An hour later, at 10:30, he's onstage while one of his pals in a suit and fedora waves his CD in the air. Joe shouts, “You ready to get up and shake your poo-poo?” as the band launches into “Peanuts.” The sight of this weak-kneed, vision-impaired, disco-dressed elderly black man singing in a voice fit for a 7-year-old girl gets the crowd chuckling at first. But they're soon bopping to a crowd favorite, “Hold up, Stickem up.” The saxophone wails, the drums thump, and a group of pretty, twenty-something women encircle Joe, their hands in the air, their shirts creeping up their stomachs. His eyes glimmer, his smile widens, and, for a beat, life is good. Wednesday through Sunday, week in and week out, this is the life he's come to accept. And even embrace.

Between sets he rests on the stage and soaks up the attention, from the 25-year-old guy from Ohio who knows the words to every song, to the beaming 22-year-old woman who wants to shake his hand, to the couple who jitterbugged to his songs 40 years ago. Midnight passes with his classic “Lady from the Beauty Shop” and James Brown's “I Feel Good,” and he shows no signs of tiring.

Late night, the crowd thins, and after finishing the last set at 1:30, Joe sits at the bar. The bartender slips him a wad of cash for the night. He counts it and distributes the band's shares. A slow night. Thursdays usually are.

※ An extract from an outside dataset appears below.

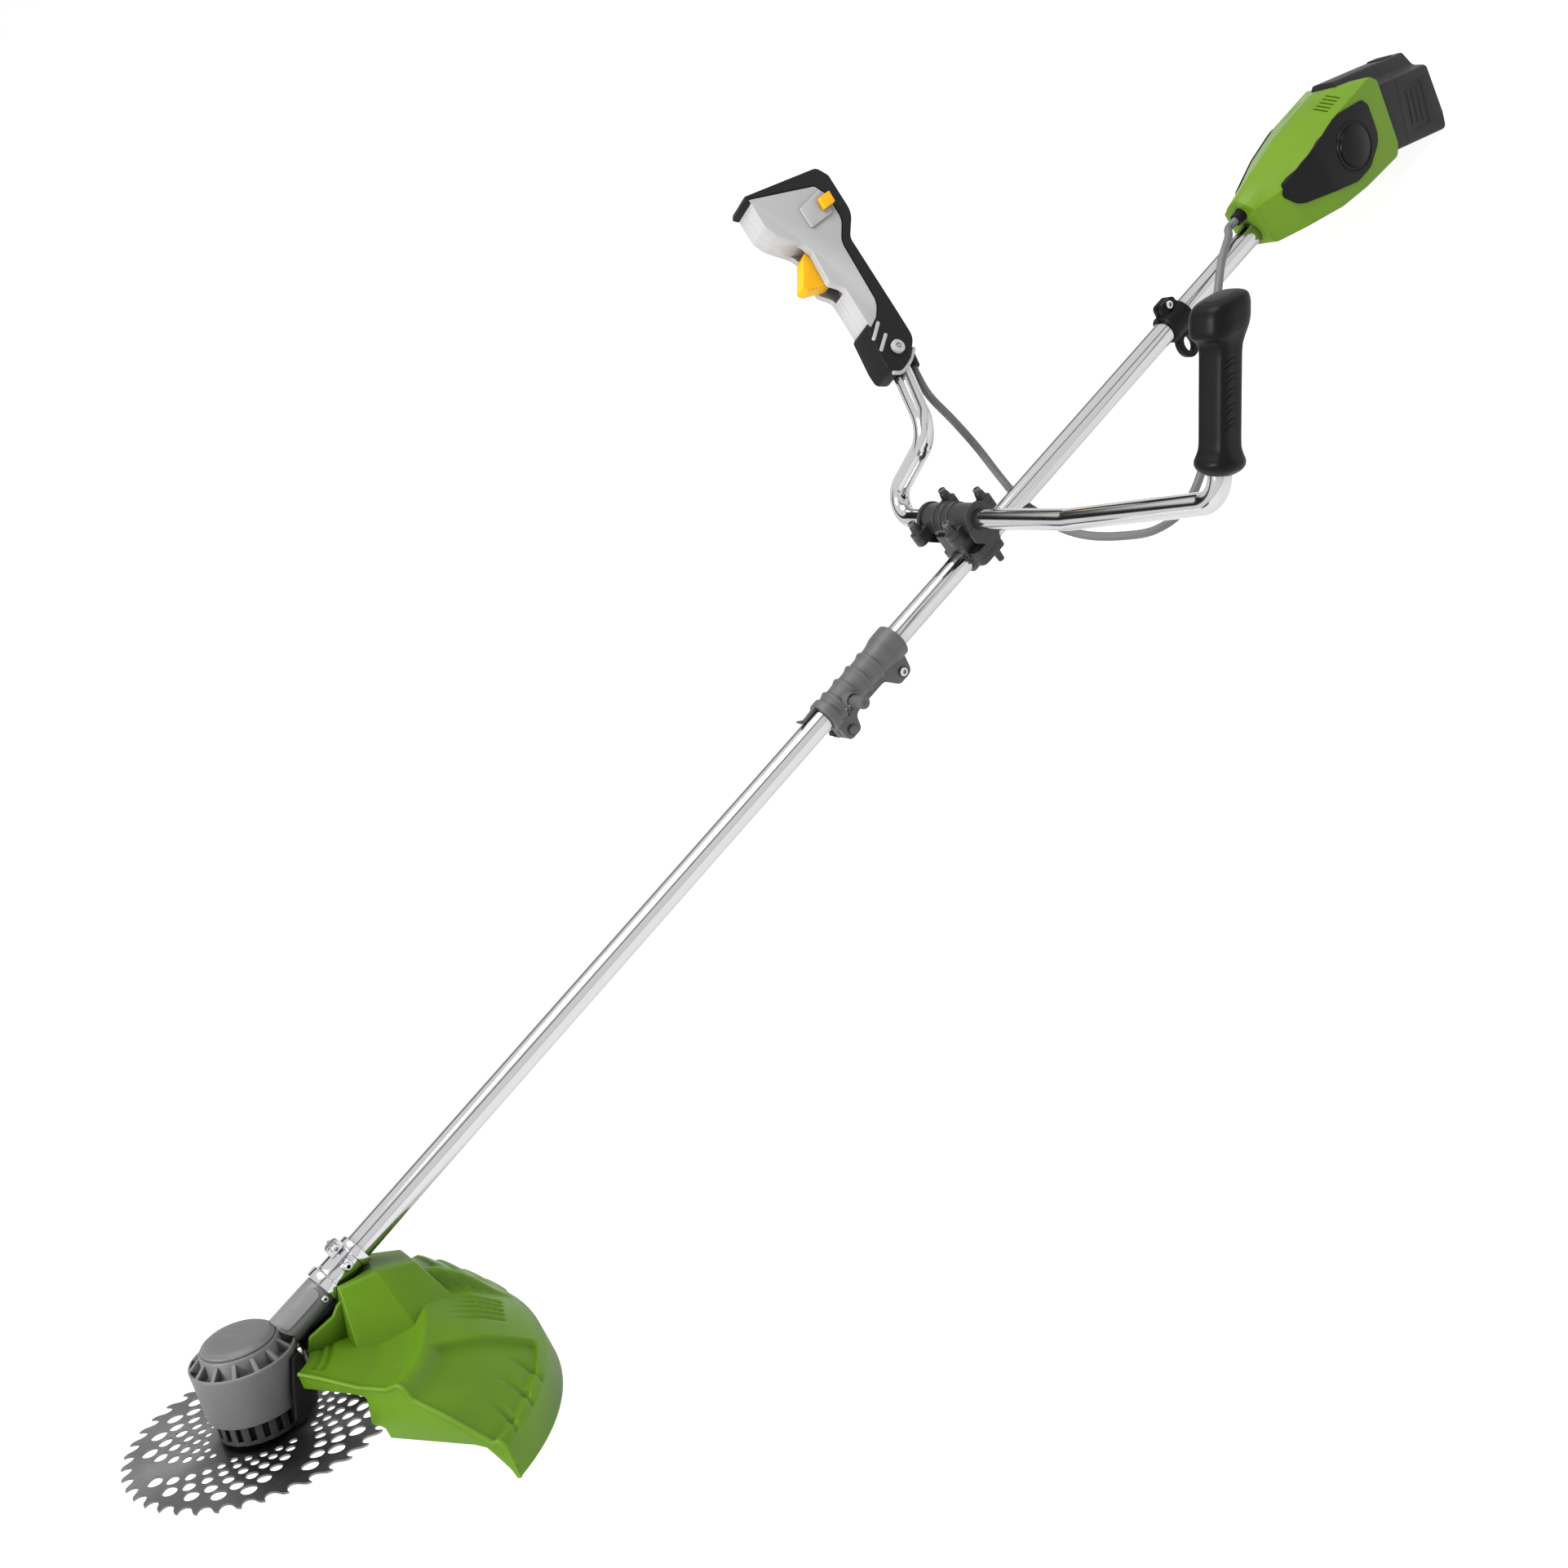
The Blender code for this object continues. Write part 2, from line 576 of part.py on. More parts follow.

He sits alone for a minute, sweat dripping down his wrinkled forehead, his shirt glistening. Walking outside, he tosses his bag in the trunk. Before getting home, he'll play an hour of cards with some buddies in Boston. His Caddy will be rear-ended in Mattapan, sending it back to the shop yet again, and the tow-truck driver will give him a lift home. The evening, like the rest of Little Joe Cook's life, will not have gone as he'd hoped. But for a few hours, at least, he made a few dozen people feel special. And isn't that what legends do?